La apuesta salió bien, y César resultó elegido. Eso cambió su vida para siempre. Pese a su juventud, pasó a ser una de las personas más influyentes y respetadas de Roma. De paso, se mudó de su casa de la Suburra a la
domus publica
, su nueva residencia oficial, aledaña a la casa de las Vestales y situada en pleno Foro.
Ni en la pretura ni en el inicio del mandato de César como
pontifex maximus
faltaron los sobresaltos. El día 1 de enero, apenas tomó posesión de su cargo, César emprendió un ataque contra Lutacio Catulo. En el año 83, durante la guerra civil, el templo de Júpiter Capitolino había ardido en un incendio cuya autoría nunca se había llegado a esclarecer.
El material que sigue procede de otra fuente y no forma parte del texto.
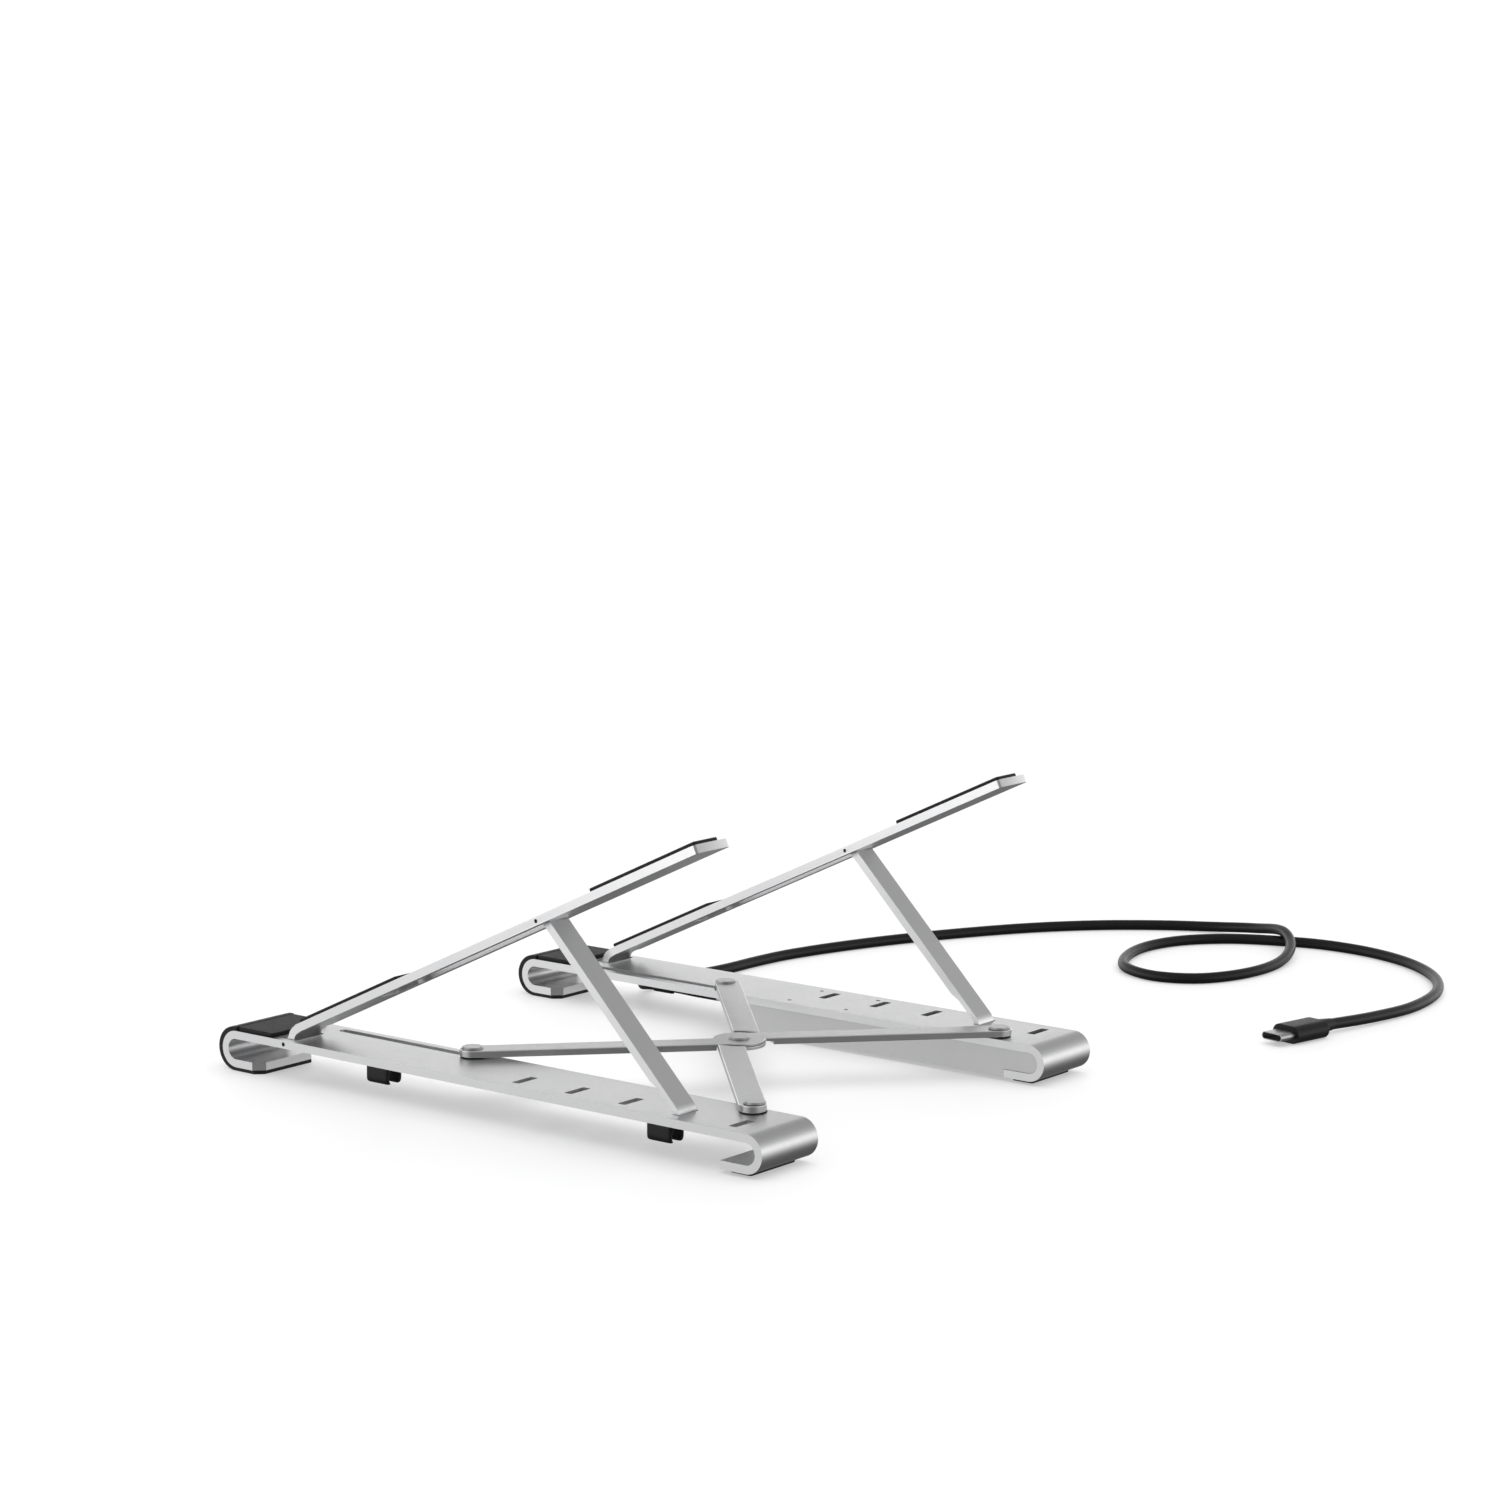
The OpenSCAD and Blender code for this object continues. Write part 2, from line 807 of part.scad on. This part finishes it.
rail_left();
rail_right();
arm_left();
arm_right();
strut_left();
strut_right();
scissor_bar_a();
scissor_bar_b();
arm_hinge_pin(-1);  // arm_hinge_pin_left
arm_hinge_pin(1);  // arm_hinge_pin_right
strut_pin(-1);  // strut_pin_left
strut_pin(1);  // strut_pin_right
rear_rivet(-1);  // rear_rivet_left
rear_rivet(1);  // rear_rivet_right
slider_rivet(-1);  // slider_rivet_left
slider_rivet(1);  // slider_rivet_right
centre_rivet();
pivot_washer(-1, rear_pivot_y);  // rear_washer_left
pivot_washer(1, rear_pivot_y);  // rear_washer_right
pivot_washer(-1, front_pivot_y);  // slider_washer_left
pivot_washer(1, front_pivot_y);  // slider_washer_right
front_wrap_pad(-1);  // front_wrap_pad_left
front_wrap_pad(1);  // front_wrap_pad_right
front_top_pad(-1);  // front_top_pad_left
front_top_pad(1);  // front_top_pad_right
rear_foot(-1);  // rear_foot_left
rear_foot(1);  // rear_foot_right
arm_pad(-1, front_pad_s);  // arm_front_pad_left
arm_pad(1, front_pad_s);  // arm_front_pad_right
arm_pad(-1, rear_pad_s);  // arm_rear_pad_left
arm_pad(1, rear_pad_s);  // arm_rear_pad_right
cable_clip(-1, -61, 0);  // cable_clip_left
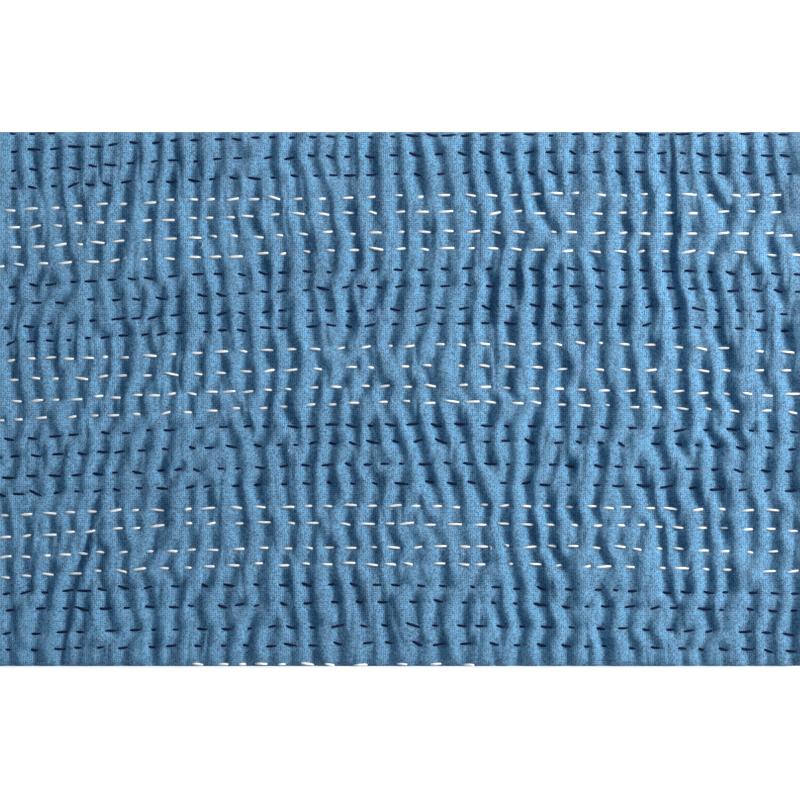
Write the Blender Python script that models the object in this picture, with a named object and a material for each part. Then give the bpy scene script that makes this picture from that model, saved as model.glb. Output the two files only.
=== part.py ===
"""Kantha quilt: a cut length of blue cotton, drawn into puckers by rows of running stitch."""
import bpy
import bmesh
import numpy as np

MM = 0.001

# The cut length
LENGTH = 300.0
WIDTH = 200.0

# Height of the cloth above the surface it lies on, in its deepest groove and on a full ridge
GROOVE_HEIGHT = 1.0
RIDGE_HEIGHT = 3.0
# A groove with no depth at all would lie this much higher than the deepest one
GROOVE_LIFT = 0.9
DEEPEST_FOLD = 1.3

# A ridge this wide stands at full height, and a narrower one stands lower
FULL_RIDGE_WIDTH = 8.0
# Folds nearer to each other than this run as one groove
MERGE_GAP = 1.6
# A fold that ends inside the cloth fades out over this length
FADE_LENGTH = 9.0
# The sewn rows hold the ridges down, and the cloth puffs up between them
SEWN_PUFF = 0.72
FREE_PUFF = 1.0
# The narrowest ridge still stands this far above the deepest groove
LEAST_RISE = 0.5
# The cut ends lie like a shallow fold
EDGE_DEPTH = 0.45

# A groove is met by a curved line in this many rounds of closing in on it
CROSSING_ROUNDS = 6

# Where along a ridge, from one groove to the next, its upper points stand
SEWN_CREST = (0.5,)
FREE_CREST = (0.33, 0.68)

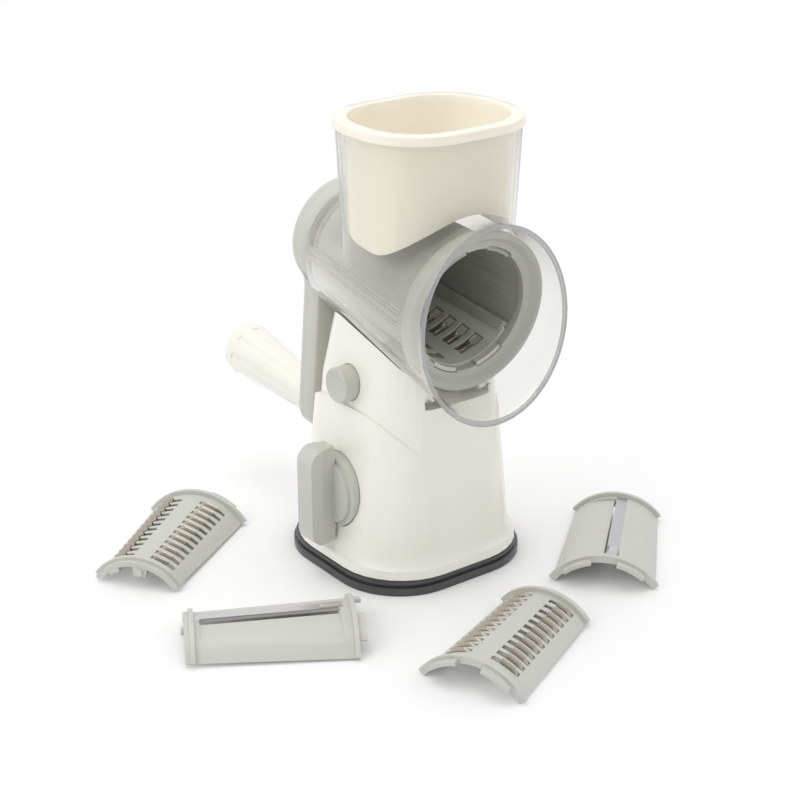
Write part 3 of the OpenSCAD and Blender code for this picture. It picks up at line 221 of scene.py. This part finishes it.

Cinco años después, se había encargado a Catulo, cónsul de aquel año, la misión de reconstruirlo. Habían pasado ya quince años y las obras iban muy atrasadas. César convocó una
contio
en el Foro. Allí acusó a Catulo de negligencia y también de malversación de fondos. ¿Dónde estaba el dinero que el senado le había concedido para las reparaciones? Desde luego, en el templo no se veía. Lo mejor, propuso César pensando en Pompeyo, era quitarle a Catulo la comisión y entregársela a otra persona que supiera cumplir mejor la tarea.
Cuando Catulo quiso contestar, César no le permitió subir a la tribuna y le obligó a hablar desde abajo; algo humillante para un senador consular como él. César se la tenía jurada desde que Catulo lo acusó de peligroso revolucionario por exponer los trofeos de Mario, y más por intentar implicarlo en la conjuración de Catilina. Sin embargo, cuando los amigos del excónsul acudieron en masa para apoyarlo, César dio marcha atrás en su propuesta.
Después de aquello, César se metió en un lío peor. Uno de los tribunos, Metelo Nepote, convocó una asamblea para proponer que Pompeyo —cuñado y superior suyo, dicho sea de paso— regresara a Italia para imponer el orden con sus tropas después de los desórdenes causados por Catilina. En realidad, esos desórdenes estaban ya más que controlados: a Catilina, como hemos visto, le quedaban apenas tres mil partidarios mal armados. Se trataba de un simple pretexto para que Pompeyo pudiera volver sin necesidad de desmovilizar su ejército.